> _Task statement_: Every line of the data must be copied exactly.

---------- Data excerpt

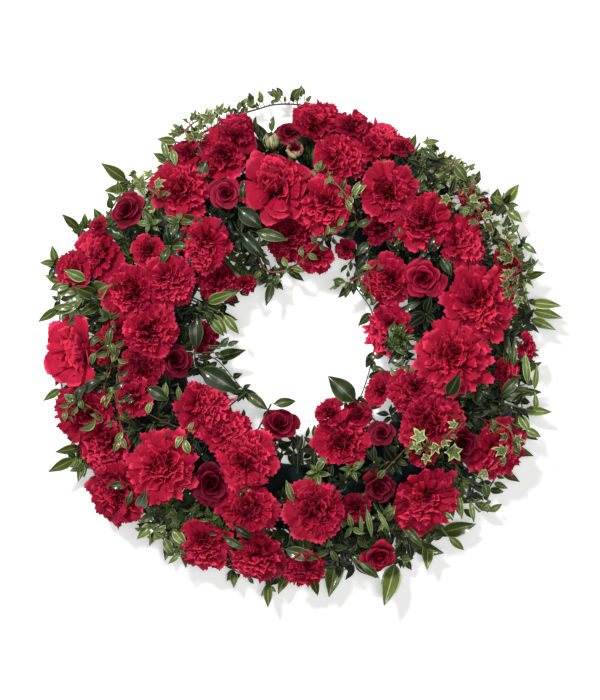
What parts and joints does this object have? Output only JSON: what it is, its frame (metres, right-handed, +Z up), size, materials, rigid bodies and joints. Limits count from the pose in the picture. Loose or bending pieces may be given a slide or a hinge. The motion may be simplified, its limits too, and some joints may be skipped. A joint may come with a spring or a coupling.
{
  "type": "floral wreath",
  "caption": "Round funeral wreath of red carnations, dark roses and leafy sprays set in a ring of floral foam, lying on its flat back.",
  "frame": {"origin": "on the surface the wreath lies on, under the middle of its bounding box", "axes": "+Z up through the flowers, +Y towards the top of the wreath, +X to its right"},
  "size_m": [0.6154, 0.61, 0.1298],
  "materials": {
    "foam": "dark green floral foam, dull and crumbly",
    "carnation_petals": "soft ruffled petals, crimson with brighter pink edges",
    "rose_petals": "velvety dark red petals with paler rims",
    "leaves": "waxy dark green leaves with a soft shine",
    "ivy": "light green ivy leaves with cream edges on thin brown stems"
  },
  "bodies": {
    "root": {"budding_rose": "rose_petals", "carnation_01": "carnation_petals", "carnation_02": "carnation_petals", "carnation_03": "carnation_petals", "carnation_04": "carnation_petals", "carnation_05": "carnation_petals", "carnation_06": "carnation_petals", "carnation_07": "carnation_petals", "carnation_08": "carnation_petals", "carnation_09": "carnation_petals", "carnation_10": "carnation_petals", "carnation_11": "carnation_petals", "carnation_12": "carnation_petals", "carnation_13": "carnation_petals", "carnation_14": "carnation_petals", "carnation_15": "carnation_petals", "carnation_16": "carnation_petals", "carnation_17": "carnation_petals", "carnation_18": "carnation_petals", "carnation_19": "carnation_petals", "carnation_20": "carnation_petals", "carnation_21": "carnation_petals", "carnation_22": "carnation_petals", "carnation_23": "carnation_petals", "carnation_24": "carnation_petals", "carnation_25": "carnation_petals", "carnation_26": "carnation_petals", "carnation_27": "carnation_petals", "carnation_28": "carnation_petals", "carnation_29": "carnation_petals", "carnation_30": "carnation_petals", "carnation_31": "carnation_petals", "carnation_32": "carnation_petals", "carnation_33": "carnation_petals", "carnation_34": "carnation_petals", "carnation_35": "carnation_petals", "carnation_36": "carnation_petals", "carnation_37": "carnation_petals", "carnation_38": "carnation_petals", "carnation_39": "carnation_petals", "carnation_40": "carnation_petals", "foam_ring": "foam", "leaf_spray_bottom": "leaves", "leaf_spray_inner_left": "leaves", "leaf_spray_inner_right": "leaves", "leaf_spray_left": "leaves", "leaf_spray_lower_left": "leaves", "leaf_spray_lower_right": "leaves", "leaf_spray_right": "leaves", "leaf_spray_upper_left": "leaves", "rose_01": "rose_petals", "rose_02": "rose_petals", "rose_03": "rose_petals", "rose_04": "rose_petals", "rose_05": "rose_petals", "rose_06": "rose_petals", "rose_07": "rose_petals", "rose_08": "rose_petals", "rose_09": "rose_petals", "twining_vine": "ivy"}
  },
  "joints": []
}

--------------------

> _Result of the exercise_:
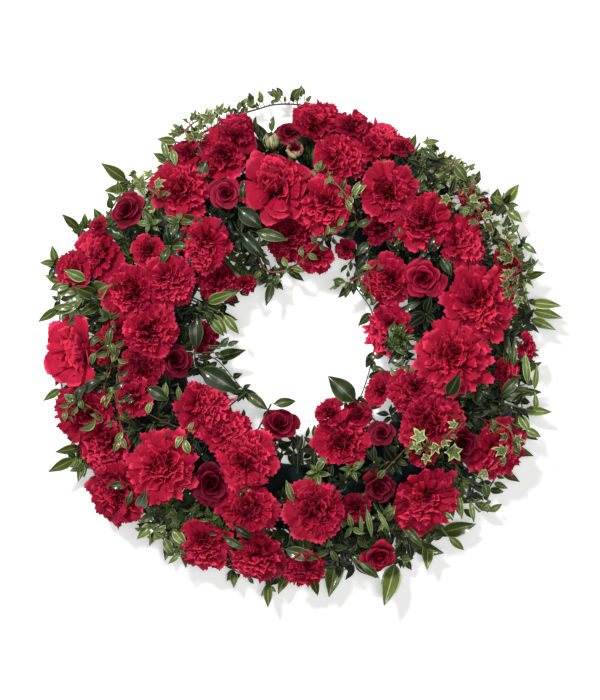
What parts and joints does this object have? Output only JSON: what it is, its frame (metres, right-handed, +Z up), size, materials, rigid bodies and joints. Limits count from the pose in the picture. Loose or bending pieces may be given a slide or a hinge. The motion may be simplified, its limits too, and some joints may be skipped. A joint may come with a spring or a coupling.
{
  "type": "floral wreath",
  "caption": "Round funeral wreath of red carnations, dark roses and leafy sprays set in a ring of floral foam, lying on its flat back.",
  "frame": {"origin": "on the surface the wreath lies on, under the middle of its bounding box", "axes": "+Z up through the flowers, +Y towards the top of the wreath, +X to its right"},
  "size_m": [0.6154, 0.61, 0.1298],
  "materials": {
    "foam": "dark green floral foam, dull and crumbly",
    "carnation_petals": "soft ruffled petals, crimson with brighter pink edges",
    "rose_petals": "velvety dark red petals with paler rims",
    "leaves": "waxy dark green leaves with a soft shine",
    "ivy": "light green ivy leaves with cream edges on thin brown stems"
  },
  "bodies": {
    "root": {"budding_rose": "rose_petals", "carnation_01": "carnation_petals", "carnation_02": "carnation_petals", "carnation_03": "carnation_petals", "carnation_04": "carnation_petals", "carnation_05": "carnation_petals", "carnation_06": "carnation_petals", "carnation_07": "carnation_petals", "carnation_08": "carnation_petals", "carnation_09": "carnation_petals", "carnation_10": "carnation_petals", "carnation_11": "carnation_petals", "carnation_12": "carnation_petals", "carnation_13": "carnation_petals", "carnation_14": "carnation_petals", "carnation_15": "carnation_petals", "carnation_16": "carnation_petals", "carnation_17": "carnation_petals", "carnation_18": "carnation_petals", "carnation_19": "carnation_petals", "carnation_20": "carnation_petals", "carnation_21": "carnation_petals", "carnation_22": "carnation_petals", "carnation_23": "carnation_petals", "carnation_24": "carnation_petals", "carnation_25": "carnation_petals", "carnation_26": "carnation_petals", "carnation_27": "carnation_petals", "carnation_28": "carnation_petals", "carnation_29": "carnation_petals", "carnation_30": "carnation_petals", "carnation_31": "carnation_petals", "carnation_32": "carnation_petals", "carnation_33": "carnation_petals", "carnation_34": "carnation_petals", "carnation_35": "carnation_petals", "carnation_36": "carnation_petals", "carnation_37": "carnation_petals", "carnation_38": "carnation_petals", "carnation_39": "carnation_petals", "carnation_40": "carnation_petals", "foam_ring": "foam", "leaf_spray_bottom": "leaves", "leaf_spray_inner_left": "leaves", "leaf_spray_inner_right": "leaves", "leaf_spray_left": "leaves", "leaf_spray_lower_left": "leaves", "leaf_spray_lower_right": "leaves", "leaf_spray_right": "leaves", "leaf_spray_upper_left": "leaves", "rose_01": "rose_petals", "rose_02": "rose_petals", "rose_03": "rose_petals", "rose_04": "rose_petals", "rose_05": "rose_petals", "rose_06": "rose_petals", "rose_07": "rose_petals", "rose_08": "rose_petals", "rose_09": "rose_petals", "twining_vine": "ivy"}
  },
  "joints": []
}